RECORDED DATA =>
######
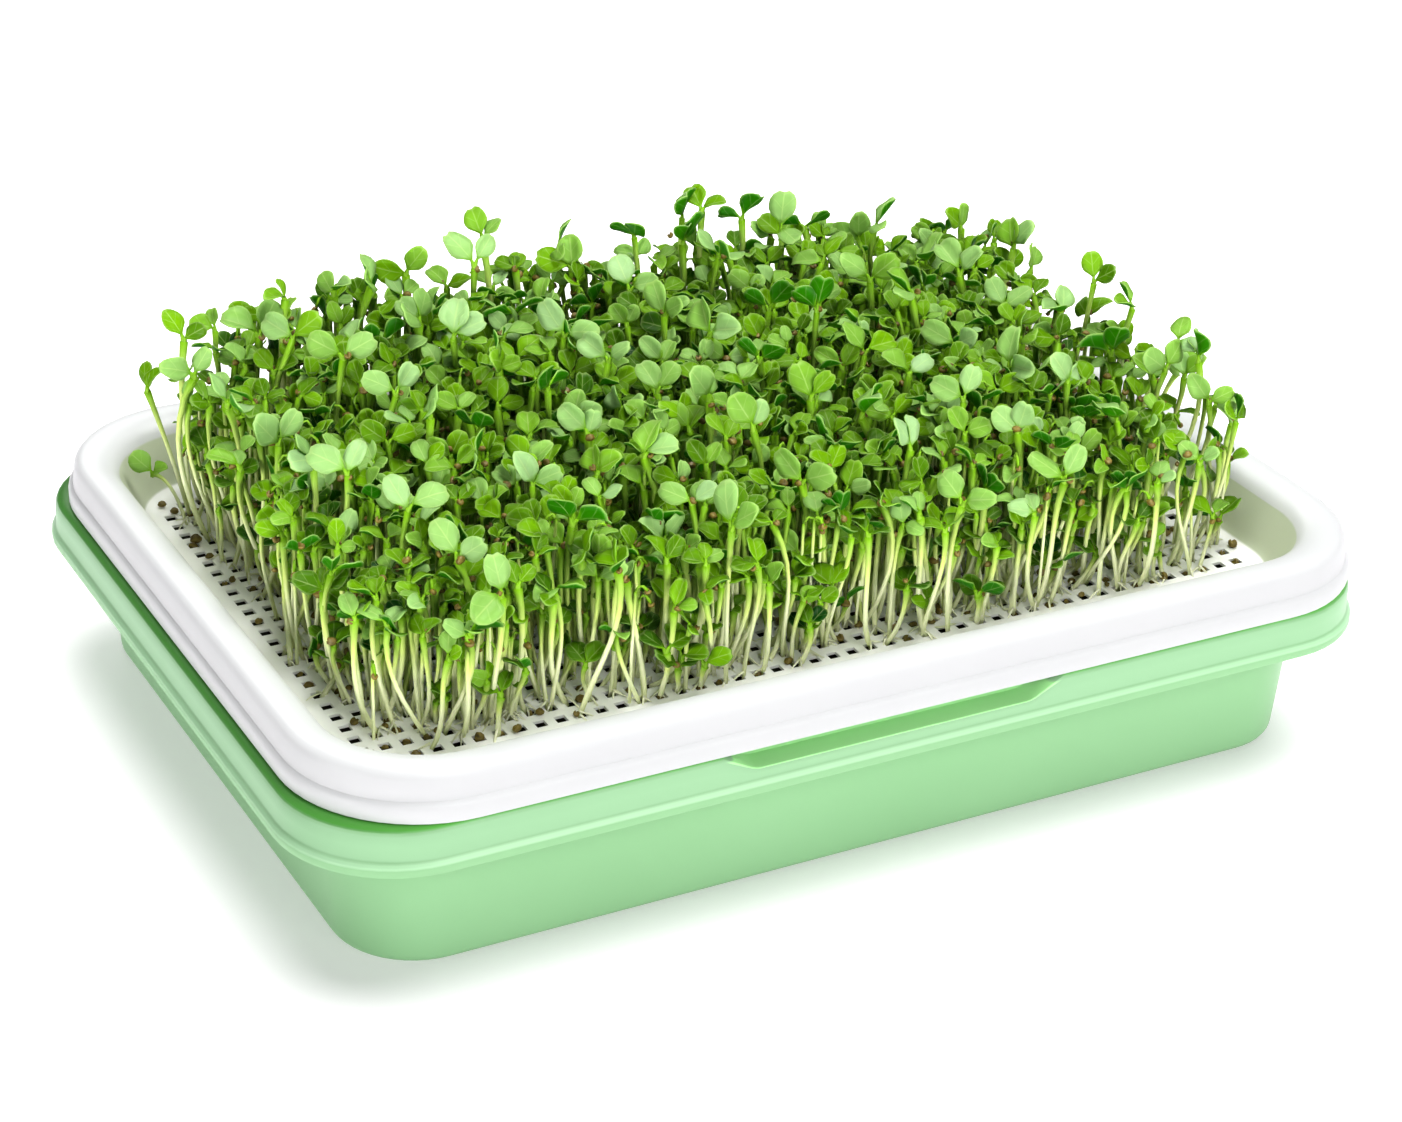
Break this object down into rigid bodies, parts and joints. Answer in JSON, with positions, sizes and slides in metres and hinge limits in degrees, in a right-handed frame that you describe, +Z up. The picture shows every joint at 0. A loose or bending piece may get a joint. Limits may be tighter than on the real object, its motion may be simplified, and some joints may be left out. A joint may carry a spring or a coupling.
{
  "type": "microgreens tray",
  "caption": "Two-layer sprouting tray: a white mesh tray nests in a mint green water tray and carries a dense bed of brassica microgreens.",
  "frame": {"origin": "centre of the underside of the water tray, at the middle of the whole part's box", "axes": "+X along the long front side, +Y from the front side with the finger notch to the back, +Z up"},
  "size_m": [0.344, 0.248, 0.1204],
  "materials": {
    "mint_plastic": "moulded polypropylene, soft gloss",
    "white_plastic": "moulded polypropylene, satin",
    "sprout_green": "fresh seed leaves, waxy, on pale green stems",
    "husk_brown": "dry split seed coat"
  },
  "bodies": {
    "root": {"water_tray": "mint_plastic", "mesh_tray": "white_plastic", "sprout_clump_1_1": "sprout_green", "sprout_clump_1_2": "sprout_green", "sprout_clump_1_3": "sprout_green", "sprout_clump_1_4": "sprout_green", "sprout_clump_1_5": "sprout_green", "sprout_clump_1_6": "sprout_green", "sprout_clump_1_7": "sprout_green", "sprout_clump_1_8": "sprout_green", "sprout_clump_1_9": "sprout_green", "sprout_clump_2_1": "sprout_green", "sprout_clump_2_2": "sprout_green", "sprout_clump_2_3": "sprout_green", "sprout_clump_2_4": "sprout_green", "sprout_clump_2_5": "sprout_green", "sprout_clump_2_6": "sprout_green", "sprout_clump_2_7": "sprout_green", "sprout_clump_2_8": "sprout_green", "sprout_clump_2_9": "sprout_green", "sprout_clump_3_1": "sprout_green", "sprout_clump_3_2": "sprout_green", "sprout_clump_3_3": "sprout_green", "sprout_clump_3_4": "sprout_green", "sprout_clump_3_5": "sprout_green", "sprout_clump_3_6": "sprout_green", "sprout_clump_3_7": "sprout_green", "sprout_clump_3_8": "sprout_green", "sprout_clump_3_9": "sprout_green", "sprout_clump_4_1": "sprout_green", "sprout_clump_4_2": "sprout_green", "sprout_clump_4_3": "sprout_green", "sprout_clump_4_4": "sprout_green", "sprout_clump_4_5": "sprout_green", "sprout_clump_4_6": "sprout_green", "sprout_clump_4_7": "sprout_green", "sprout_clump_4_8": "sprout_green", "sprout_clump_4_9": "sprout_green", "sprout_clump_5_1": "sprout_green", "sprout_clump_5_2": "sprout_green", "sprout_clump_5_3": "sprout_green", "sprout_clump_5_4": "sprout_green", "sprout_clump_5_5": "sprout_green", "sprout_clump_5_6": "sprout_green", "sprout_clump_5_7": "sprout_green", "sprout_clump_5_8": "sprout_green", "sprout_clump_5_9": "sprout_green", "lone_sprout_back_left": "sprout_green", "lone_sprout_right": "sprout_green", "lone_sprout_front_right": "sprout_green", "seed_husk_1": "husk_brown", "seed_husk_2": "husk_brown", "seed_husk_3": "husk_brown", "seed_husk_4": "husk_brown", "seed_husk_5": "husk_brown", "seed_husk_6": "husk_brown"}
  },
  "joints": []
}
######
Write out every line of the preceding listing that contains "bodies".

OUTPUT OF THE EXERCISE =>
Break this object down into rigid bodies, parts and joints. Answer in JSON, with positions, sizes and slides in metres and hinge limits in degrees, in a right-handed frame that you describe, +Z up. The picture shows every joint at 0. A loose or bending piece may get a joint. Limits may be tighter than on the real object, its motion may be simplified, and some joints may be left out. A joint may carry a spring or a coupling.
  "bodies": {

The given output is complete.